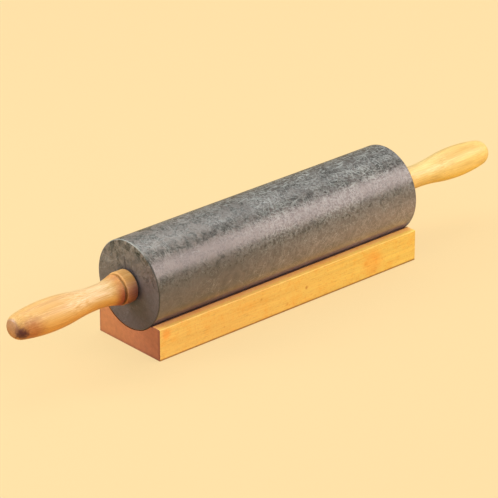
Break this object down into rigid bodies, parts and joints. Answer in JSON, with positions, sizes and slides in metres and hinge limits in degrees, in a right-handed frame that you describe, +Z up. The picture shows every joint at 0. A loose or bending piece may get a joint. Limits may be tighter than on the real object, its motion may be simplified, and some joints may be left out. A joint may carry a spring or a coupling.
{
  "type": "marble rolling pin",
  "caption": "Stone rolling pin with turned wooden handles, lying in a trough along the top of a wooden block; the barrel turns on a steel rod and the pin lifts out.",
  "frame": {"origin": "on the table under the middle of the pin, at the centre of the cradle's underside", "axes": "+X along the pin, +Y across it, +Z up"},
  "size_m": [0.4498, 0.066, 0.0803],
  "materials": {
    "marble": "polished grey-green marble with pale veins",
    "handle_wood": "pale turned beech, satin lacquer",
    "cradle_wood": "honey-coloured wood, satin",
    "steel": "drawn steel rod",
    "zinc": "stamped steel washer",
    "brass": "plain brass",
    "nylon": "natural nylon"
  },
  "bodies": {
    "cradle_block": {"cradle": "cradle_wood"},
    "handle_assembly": {"axle_rod": "steel", "left_washer": "zinc", "right_washer": "zinc", "left_insert": "brass", "right_insert": "brass", "left_handle": "handle_wood", "right_handle": "handle_wood"},
    "barrel_assembly": {"barrel": "marble", "left_bushing": "nylon", "right_bushing": "nylon"}
  },
  "joints": [
    {"name": "pin_lift", "type": "slide", "parent": "cradle_block", "child": "handle_assembly", "axis": [0, 0, 1], "range_m": [0, 0.1]},
    {"name": "barrel_spin", "type": "hinge", "parent": "handle_assembly", "child": "barrel_assembly", "pos_m": [0, 0, 0.0473], "axis": [1, 0, 0], "continuous": true}
  ]
}
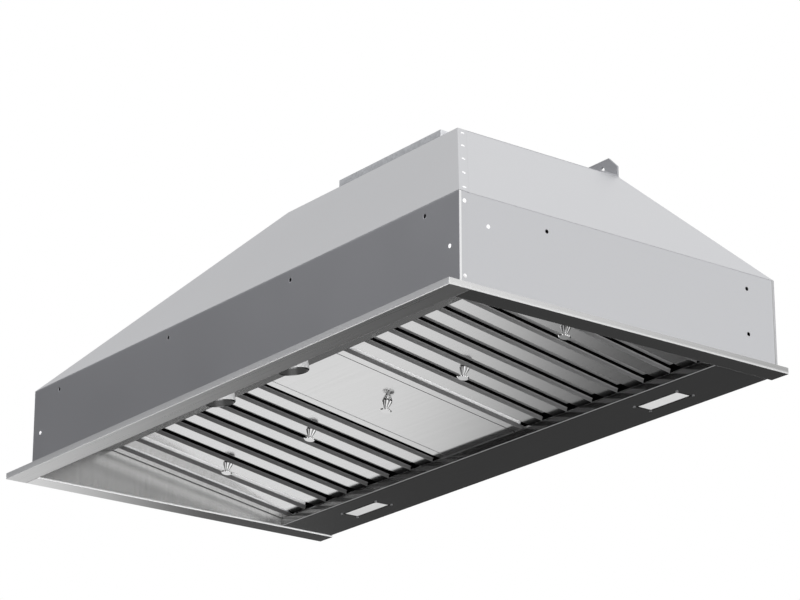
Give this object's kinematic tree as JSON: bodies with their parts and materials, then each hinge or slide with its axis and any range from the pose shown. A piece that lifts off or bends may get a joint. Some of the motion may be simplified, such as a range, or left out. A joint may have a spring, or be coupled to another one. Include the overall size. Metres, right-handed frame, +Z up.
{
  "type": "range hood insert",
  "caption": "Steel range hood insert: flanged tapering liner with hinged baffle filters, centre panel, rear lights, two knobs, internal blower and duct damper.",
  "frame": {"origin": "centre of the bounding box's bottom face, on the flange's underside", "axes": "+X left to right as seen from the control side, +Y towards the wall, +Z up"},
  "size_m": [1.178, 0.642, 0.472],
  "materials": {
    "shell_steel": "satin",
    "flange_steel": "brushed",
    "liner_steel": "brushed",
    "filter_steel": "brushed",
    "back_baffle_steel": "satin",
    "galvanised": "spangled",
    "bracket_steel": "satin",
    "chrome": "polished",
    "knob_metal": "polished rim, brushed face",
    "rivet_white": "bright",
    "screw_steel": "zinc plated",
    "lens": "opal",
    "light_can": "pressed",
    "led_board": "white solder mask",
    "driver_case": "moulded",
    "switch_plastic": "moulded",
    "brass": "machined",
    "wheel_steel": "galvanised",
    "motor_paint": "satin",
    "shaft_steel": "ground"
  },
  "bodies": {
    "shell": {"front_band": "shell_steel", "left_band": "shell_steel", "right_band": "shell_steel", "canopy_front": "shell_steel", "canopy_left": "shell_steel", "canopy_right": "shell_steel", "rear_wall": "shell_steel", "top_plate": "shell_steel", "front_flange": "flange_steel", "left_flange": "flange_steel", "right_flange": "flange_steel", "left_liner_wall": "liner_steel", "right_liner_wall": "liner_steel", "rear_light_panel": "liner_steel", "grease_trough": "liner_steel", "control_panel": "liner_steel", "filter_catches": "bracket_steel", "left_hanging_bracket": "bracket_steel", "right_hanging_bracket": "bracket_steel", "motor_bracket": "bracket_steel", "duct_collar": "galvanised", "damper_ring": "galvanised", "blower_housing": "galvanised", "inlet_rings": "galvanised", "junction_box": "galvanised", "junction_box_cover": "galvanised", "damper_pins": "screw_steel", "light_screws": "screw_steel", "top_screws": "screw_steel", "fan_switch": "switch_plastic", "light_dimmer": "switch_plastic", "left_light_lens": "lens", "right_light_lens": "lens", "left_light_housing": "light_can", "right_light_housing": "light_can", "run_capacitor": "light_can", "left_led_board": "led_board", "right_led_board": "led_board", "led_driver": "driver_case", "motor": "motor_paint", "band_rivets": "rivet_white", "canopy_rivets": "rivet_white"},
    "left_filter": {"left_filter_frame": "filter_steel", "left_filter_face_baffles": "filter_steel", "left_filter_back_baffles": "back_baffle_steel", "left_filter_pulls": "chrome"},
    "right_filter": {"right_filter_frame": "filter_steel", "right_filter_face_baffles": "filter_steel", "right_filter_back_baffles": "back_baffle_steel", "right_filter_pulls": "chrome"},
    "centre_door": {"centre_panel": "filter_steel", "centre_panel_pull": "chrome"},
    "fan_control": {"fan_knob": "knob_metal", "fan_knob_shaft": "brass"},
    "light_control": {"light_knob": "knob_metal", "light_knob_shaft": "brass"},
    "blower_rotor": {"blower_wheel": "wheel_steel", "wheel_shaft": "shaft_steel"},
    "front_damper": {"front_damper_flap": "galvanised"},
    "rear_damper": {"rear_damper_flap": "galvanised"}
  },
  "joints": [
    {"name": "left_filter_hinge", "type": "hinge", "parent": "shell", "child": "left_filter", "pos_m": [-0.31775, 0.2105, 0.0135], "axis": [1, 0, 0], "range_deg": [0, 80]},
    {"name": "right_filter_hinge", "type": "hinge", "parent": "shell", "child": "right_filter", "pos_m": [0.31775, 0.2105, 0.0135], "axis": [1, 0, 0], "range_deg": [0, 80]},
    {"name": "centre_door_hinge", "type": "hinge", "parent": "shell", "child": "centre_door", "pos_m": [0, 0.2105, 0.0135], "axis": [1, 0, 0], "range_deg": [0, 80]},
    {"name": "fan_knob_turn", "type": "hinge", "parent": "shell", "child": "fan_control", "pos_m": [0.0975, -0.234, 0.05806], "axis": [0, -0.1387, 0.9903], "range_deg": [0, 270]},
    {"name": "light_knob_turn", "type": "hinge", "parent": "shell", "child": "light_control", "pos_m": [-0.0975, -0.234, 0.05806], "axis": [0, -0.1387, 0.9903], "range_deg": [0, 270]},
    {"name": "blower_spin", "type": "hinge", "parent": "shell", "child": "blower_rotor", "pos_m": [0, 0.0702, 0.285], "axis": [1, 0, 0], "continuous": true},
    {"name": "front_damper_hinge", "type": "hinge", "parent": "shell", "child": "front_damper", "pos_m": [0, 0.1557, 0.443], "axis": [-1, 0, 0], "range_deg": [0, 75]},
    {"name": "rear_damper_hinge", "type": "hinge", "parent": "shell", "child": "rear_damper", "pos_m": [0, 0.1647, 0.443], "axis": [1, 0, 0], "range_deg": [0, 75]}
  ]
}
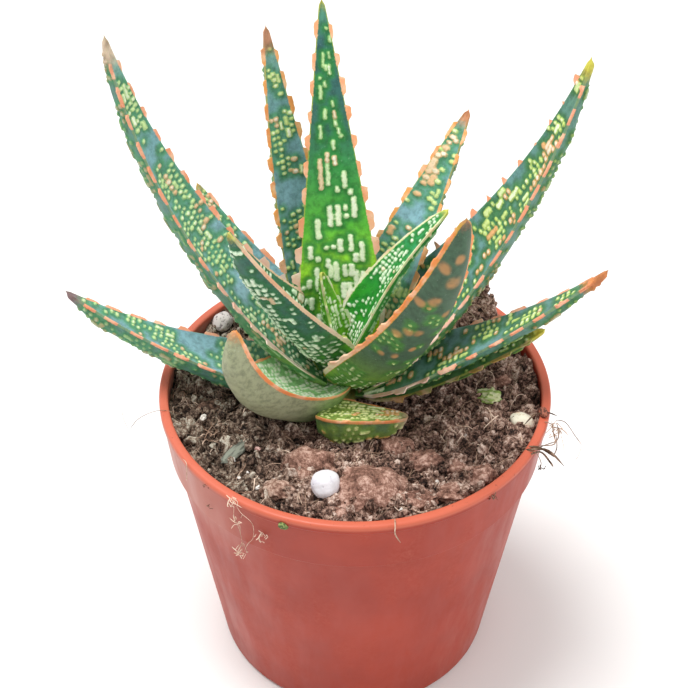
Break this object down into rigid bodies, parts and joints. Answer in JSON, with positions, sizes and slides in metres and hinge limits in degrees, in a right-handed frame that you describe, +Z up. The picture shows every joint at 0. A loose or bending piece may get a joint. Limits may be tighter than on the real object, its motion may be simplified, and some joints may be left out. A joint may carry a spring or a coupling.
{
  "type": "potted zebra aloe",
  "caption": "Small spotted, toothed aloe rosette standing in potting mix in a round tapered plastic nursery pot with a rolled rim.",
  "frame": {"origin": "middle of the pot's flat underside, on the surface that the pot stands on", "axes": "+Z up along the pot's axis; -Y towards the viewer of the picture, +X to the right"},
  "size_m": [0.1377, 0.105, 0.183],
  "materials": {
    "pot_plastic": "satin moulded polypropylene, terracotta red",
    "potting_mix": "matt, moist brown peat and fibre",
    "stem": "satin green plant flesh",
    "young_leaf": "waxy emerald to lime green with pale dashes and a whitish margin",
    "old_leaf": "waxy blue-green with pale and pinkish dashes and a salmon, toothed margin",
    "perlite": "matt chalky white, pitted",
    "bark": "matt, pale fibrous bark"
  },
  "bodies": {
    "root": {"pot": "pot_plastic", "potting_mix": "potting_mix", "stem": "stem", "leaf_heart": "young_leaf", "leaf_inner_right": "young_leaf", "leaf_inner_left": "young_leaf", "leaf_tall": "young_leaf", "leaf_front": "old_leaf", "leaf_left_short": "old_leaf", "leaf_back_right": "old_leaf", "leaf_back_narrow": "old_leaf", "leaf_right_long": "old_leaf", "leaf_left_long": "old_leaf", "leaf_low_right": "old_leaf", "leaf_curled_front": "old_leaf", "leaf_low_left": "old_leaf", "leaf_stub_front": "old_leaf", "leaf_lowest_right": "old_leaf", "perlite_front": "perlite", "perlite_back": "perlite", "bark_chip": "bark"}
  },
  "joints": []
}
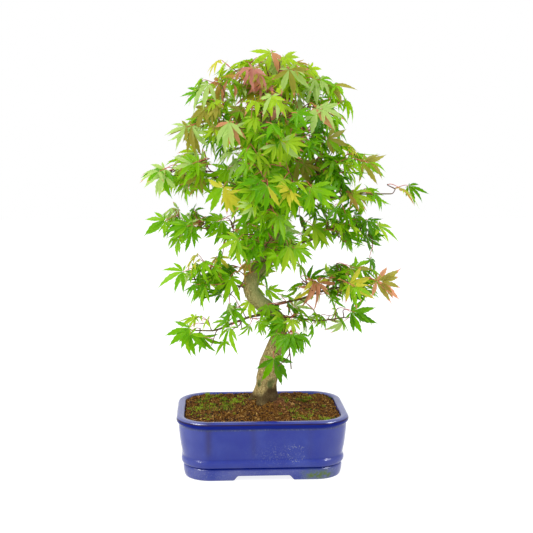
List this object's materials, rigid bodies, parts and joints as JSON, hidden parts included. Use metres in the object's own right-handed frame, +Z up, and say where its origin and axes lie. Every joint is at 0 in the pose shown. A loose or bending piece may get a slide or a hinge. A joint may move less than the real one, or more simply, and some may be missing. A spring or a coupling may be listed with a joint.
{
  "type": "japanese maple bonsai in a glazed pot",
  "caption": "Small maple bonsai with a curved trunk, spreading boughs and lobed-leaf foliage, standing in a low rounded rectangular glazed pot on corner feet.",
  "frame": {"origin": "on the surface the pot stands on, under the middle of the whole plant's box", "axes": "+Z up; +X to the plant's right, along the pot's long side; +Y to its back"},
  "size_m": [0.32, 0.232, 0.4855],
  "materials": {
    "glaze": "gloss",
    "soil": "matte",
    "bark": "matte",
    "twig": "matte",
    "leaf_fresh": "satin",
    "leaf_deep": "satin",
    "leaf_pale": "satin",
    "leaf_coral": "satin"
  },
  "bodies": {
    "root": {"pot": "glaze", "foot_front_left": "glaze", "foot_front_right": "glaze", "foot_back_left": "glaze", "foot_back_right": "glaze", "soil": "soil", "trunk": "bark", "bough_hanging_left": "twig", "bough_hanging_right": "twig", "bough_hanging_front": "twig", "bough_lower_left": "twig", "bough_lower_right": "twig", "bough_low_front": "twig", "bough_low_back": "twig", "bough_left_tier": "twig", "bough_right_tier": "twig", "bough_right_tip": "twig", "bough_middle_left": "twig", "bough_middle_right": "twig", "bough_middle_front": "twig", "bough_middle_back": "twig", "bough_upper_left": "twig", "bough_upper_right": "twig", "bough_upper_front": "twig", "bough_upper_back": "twig", "foliage_crown_top": "leaf_coral", "foliage_upper_left": "leaf_pale", "foliage_upper_right": "leaf_fresh", "foliage_upper_front": "leaf_fresh", "foliage_upper_back": "leaf_deep", "foliage_middle_left": "leaf_pale", "foliage_middle_right": "leaf_fresh", "foliage_right_tip": "leaf_fresh", "foliage_middle_front": "leaf_fresh", "foliage_middle_back": "leaf_deep", "foliage_left_tier": "leaf_fresh", "foliage_right_tier": "leaf_fresh", "foliage_low_front": "leaf_deep", "foliage_low_back": "leaf_deep", "foliage_lower_left": "leaf_deep", "foliage_lower_right": "leaf_fresh", "foliage_hanging_left": "leaf_fresh", "foliage_hanging_right": "leaf_fresh", "foliage_hanging_front": "leaf_fresh"}
  },
  "joints": []
}
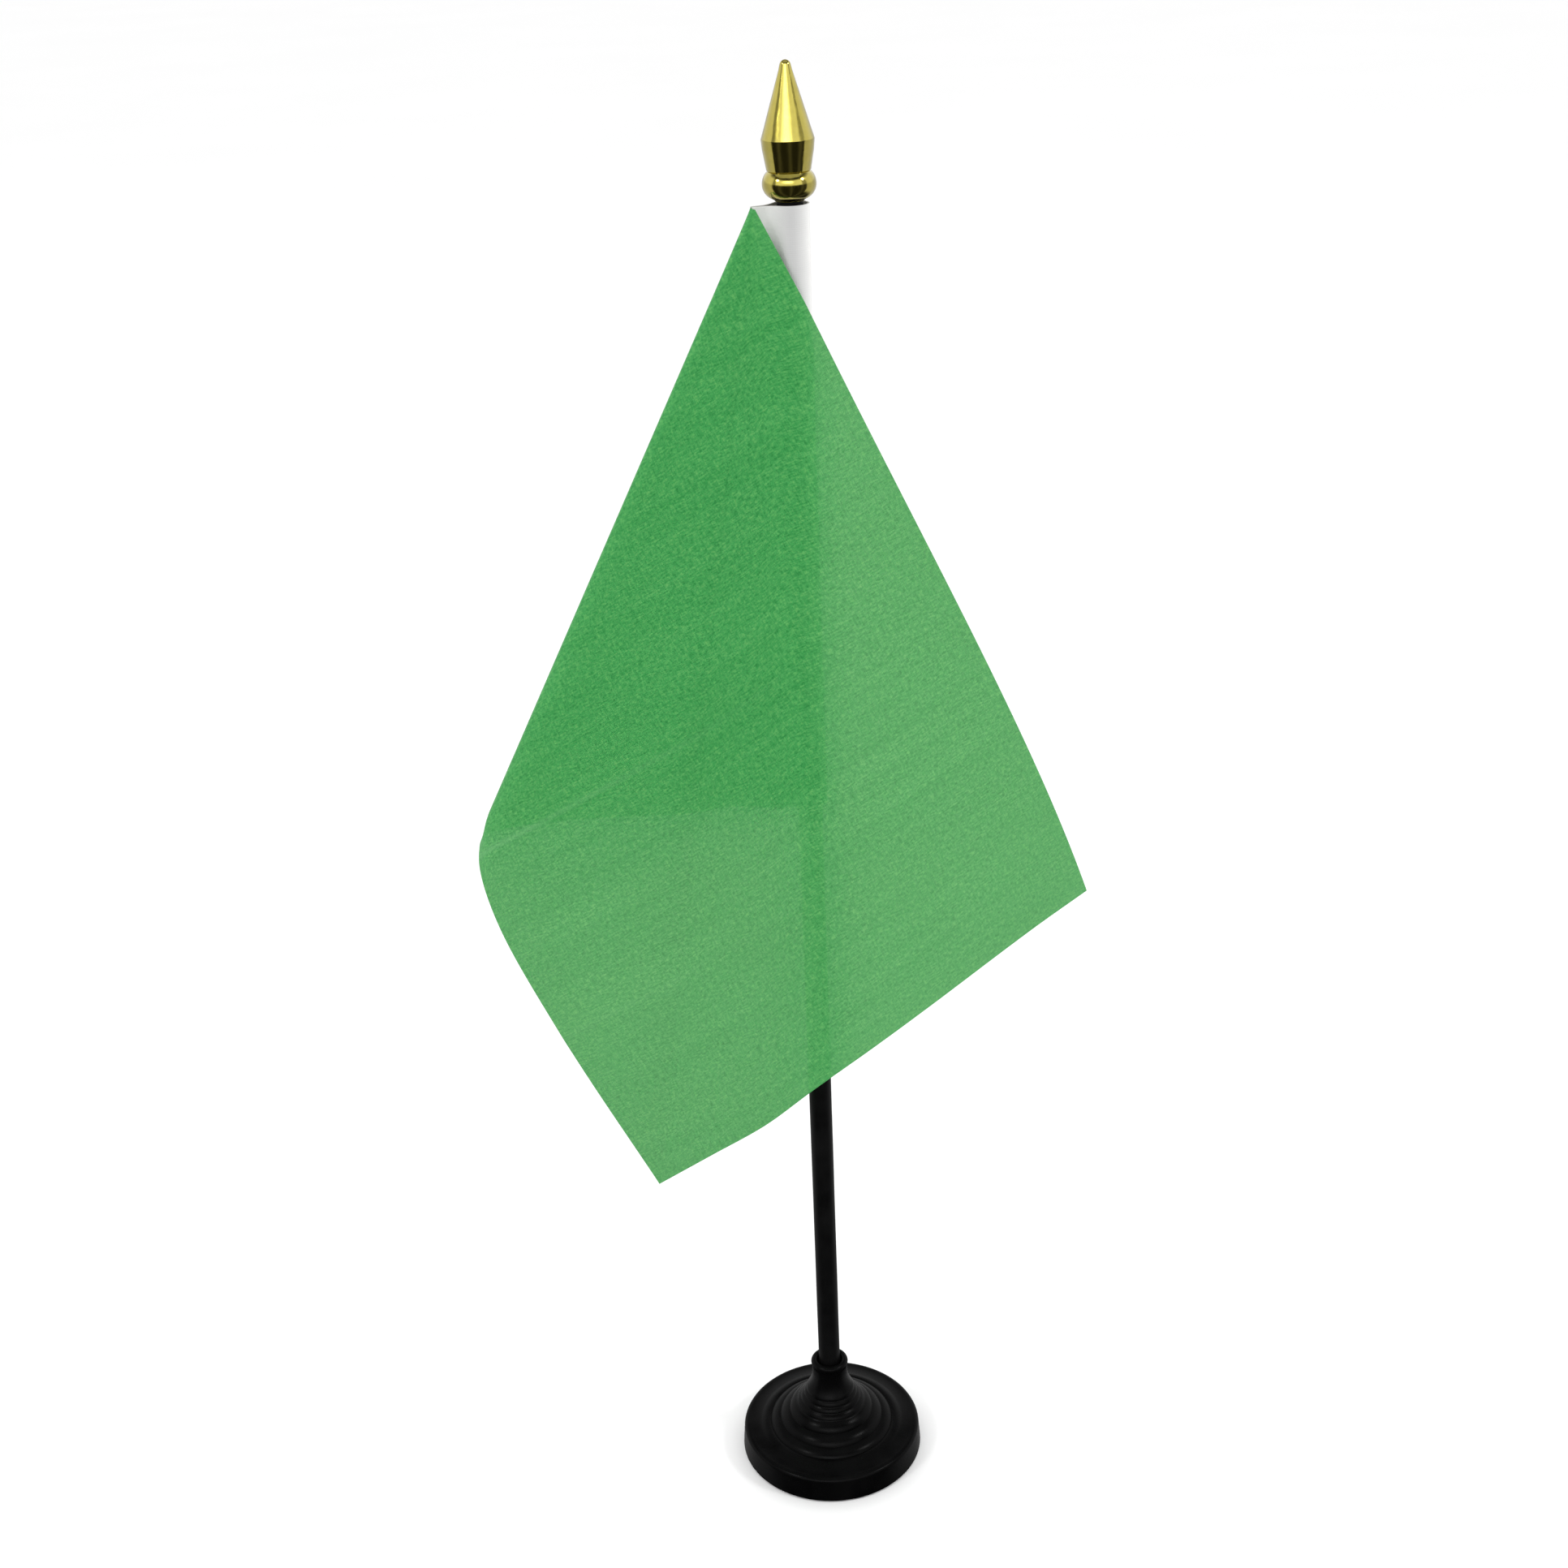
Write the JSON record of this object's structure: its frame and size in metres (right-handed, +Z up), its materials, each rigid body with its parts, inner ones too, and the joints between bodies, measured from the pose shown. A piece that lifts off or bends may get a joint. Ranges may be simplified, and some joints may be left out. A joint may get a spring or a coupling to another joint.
{
  "type": "desk flag stand",
  "caption": "Desk flag stand: weighted round foot with a stepped trumpet, tubular pole, spear finial, and a plain flag hanging folded from its hoist sleeve.",
  "frame": {"origin": "centre of the foot's bottom face, on the pole's axis", "axes": "+Z up along the pole; the flag's front layer is on the -Y side, and its fold is towards -X"},
  "size_m": [0.1558, 0.0627, 0.3652],
  "materials": {
    "foot_plastic": "moulded black, satin gloss",
    "pole_plastic": "extruded black, satin",
    "ballast_iron": "pressed, unpainted",
    "pad_rubber": "sheet rubber, matt",
    "finial_plating": "vacuum-metallised gold, mirror-like",
    "flag_cloth": "thin woven polyester, translucent",
    "sleeve_tape": "white satin polyester",
    "seam_thread": "spun polyester thread"
  },
  "bodies": {
    "stand_base": {"base_shell": "foot_plastic", "ballast": "ballast_iron", "foot_pad": "pad_rubber"},
    "pole_tube": {"pole": "pole_plastic"},
    "finial_cap": {"finial": "finial_plating"},
    "flag": {"flag_panel": "flag_cloth", "hoist_sleeve": "sleeve_tape", "seam_thread_front": "seam_thread", "seam_thread_back": "seam_thread"}
  },
  "joints": [
    {"name": "pole_lift", "type": "slide", "parent": "stand_base", "child": "pole_tube", "axis": [0, 0, 1], "range_m": [0, 0.024]},
    {"name": "flag_turn", "type": "hinge", "parent": "pole_tube", "child": "flag", "pos_m": [0, 0, 0.2662], "axis": [0, 0, 1], "continuous": true},
    {"name": "finial_lift", "type": "slide", "parent": "pole_tube", "child": "finial_cap", "axis": [0, 0, 1], "range_m": [0, 0.012]}
  ]
}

__________________________________________________

**EXERCISE INSTRUCTIONS**.
Within the listing above, copy each line that has the string "piece".

**FULL RESPONSE**.
Break this object down into rigid bodies, parts and joints. Answer in JSON, with positions, sizes and slides in metres and hinge limits in degrees, in a right-handed frame that you describe, +Z up. The picture shows every joint at 0. A loose or bending piece may get a joint. Limits may be tighter than on the real object, its motion may be simplified, and some joints may be left out. A joint may carry a spring or a coupling.
Give this object's kinematic tree as JSON: bodies with their parts and materials, then each hinge or slide with its axis and any range from the pose shown. A piece that lifts off or bends may get a joint. Some of the motion may be simplified, such as a range, or left out. A joint may have a spring, or be coupled to another one. Include the overall size. Metres, right-handed frame, +Z up.
Break this object down into rigid bodies, parts and joints. Answer in JSON, with positions, sizes and slides in metres and hinge limits in degrees, in a right-handed frame that you describe, +Z up. The picture shows every joint at 0. A loose or bending piece may get a joint. Limits may be tighter than on the real object, its motion may be simplified, and some joints may be left out. A joint may carry a spring or a coupling.
List this object's materials, rigid bodies, parts and joints as JSON, hidden parts included. Use metres in the object's own right-handed frame, +Z up, and say where its origin and axes lie. Every joint is at 0 in the pose shown. A loose or bending piece may get a slide or a hinge. A joint may move less than the real one, or more simply, and some may be missing. A spring or a coupling may be listed with a joint.
Write the JSON record of this object's structure: its frame and size in metres (right-handed, +Z up), its materials, each rigid body with its parts, inner ones too, and the joints between bodies, measured from the pose shown. A piece that lifts off or bends may get a joint. Ranges may be simplified, and some joints may be left out. A joint may get a spring or a coupling to another joint.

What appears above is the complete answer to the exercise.